What makes silk so alluring? It conjures up images of bamboo baskets of mulberry leaves, courtesans in flowing robes and camel-trawling merchants traversing desert caravanserai. Or maybe that’s just me. Admired from East and West, it is nostalgically conjured by the ‘Silk Roads’, coined by the German geographer Ferdinand von Richthofen to describe the ancient and prosperous trade routes stretching from Eastern China to inner Europe. It has a polished sheen, lightweight and diaphanous, yet has a greater tensile strength than steel. It’s difficulty to produce only adds to its appeal. Somewhere between 5000 and 7000 silkworms perish for one pound of raw silk, with the fibres gently extracted from their protective cocoons. Associated with the luxury and exoticism of a generic and mysterious Far East, the fabric was criticised by the ancient Romans for being too revealing and for promoting licentiousness. This failed, however, to dent its popularity, with huge sums of gold exchanged for loads of the stuff to brought over from China. It was only through the guile of monks smuggling silkworm eggs into sixth century Europe that the fiercely guarded monopoly China held over silk was finally broken.
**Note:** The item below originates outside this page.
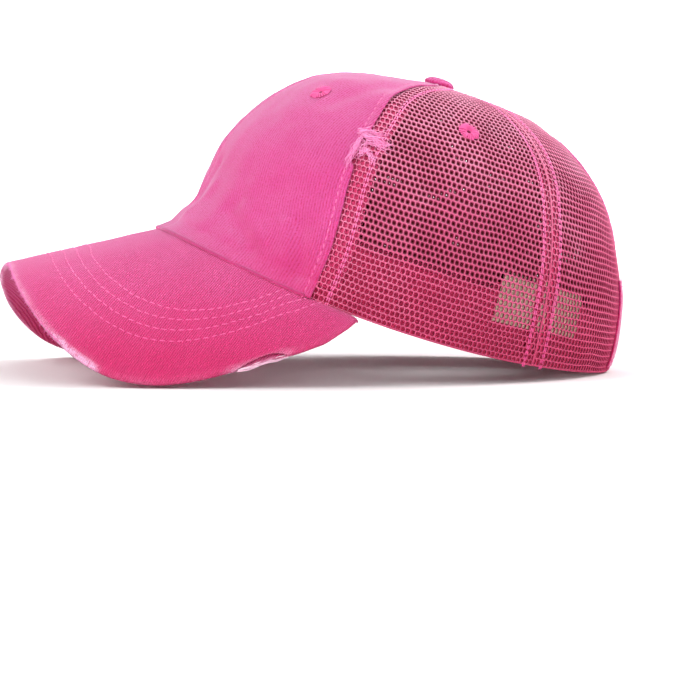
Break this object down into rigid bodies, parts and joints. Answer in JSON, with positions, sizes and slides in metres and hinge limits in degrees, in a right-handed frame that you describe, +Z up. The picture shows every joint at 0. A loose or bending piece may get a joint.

A particular painting on silk caught my eye at the National Silk Museum in Huzhou. It depicted a calming scene of riders on horseback, tending their mounts amongst soft hills and hanging willows in a gentle mix of yellows, blues and greens. The outlines were characteristically sharp, the trees detailed and textured, and the colours even and smooth. I’ve been painting on silk for a couple of years now but am nowhere close to being an expert. Like pottery, blacksmithing or weaving itself, silk painting is a craft with an incredibly rich and somewhat overwhelming history, with long treatises on the different effects created by varying shaped brushes and the purity of pigments.
Acknowledging its dense bibliography, the contemporary painter Hao Liang notes that “the metaphysical nature of its aesthetics has determined its complexity. Within the ancient Chinese painting system, the structural language of brushwork and ink is extremely complex, and colours are only supplementary elements. The brushwork for the mountains, clouds, trees and water were entirely different from one another [for classical painters].” Where do you even start when branches, hills and ponds have their own distinct techniques? Contemporary artists pushing the boundaries of the material in very different ways include Do Ho Suh, who uses colourful silk fabric in his large installations of ghostly spaces, perhaps wisely avoiding any paint. In contrast, Hao Liang is a student of traditional painting who intertwines references to Borges and Dante with his classical training in guohua ink wash painting.
There is something affirming about painting on a material with such a rich cultural heritage. It carries both the burdens of tradition and the possibilities of breaking out of it. Investigating a new material, trying to respect its cultural history whilst doing it on my own terms, does provide a deeper and more meaningful relationship with the medium I use to paint on. Unlike a regular canvas, the fabric is sheer allowing light through, making transparent any imperfections or blotting. As I’ve learnt at cost, it is a highly unforgivable painting surface.
Soft and supple, raw silk is usually treated before being painted on. The traditional method uses a mixture of alum, to help the pigment bind to the surface, and gelatin glue, usually of the foul-smelling animal-derived sort, as a hardener. This encourages a certain slowness, washing over the carefully proportioned solution to prepare it for painting, before allowing pigment to seep into the fabric, requiring time to dry and the coating of multiple layers for colours to remain bright. The surface is smooth and even, unlike the typically rough texture of canvas. And most of all, it carries its own particular history, of imperial courts, ceremonial rituals and discourses on brushwork. It is visually intriguing and pleasantly tactile, at once impenetrable and captivating - in many ways, much like the traditional looms used to produce it.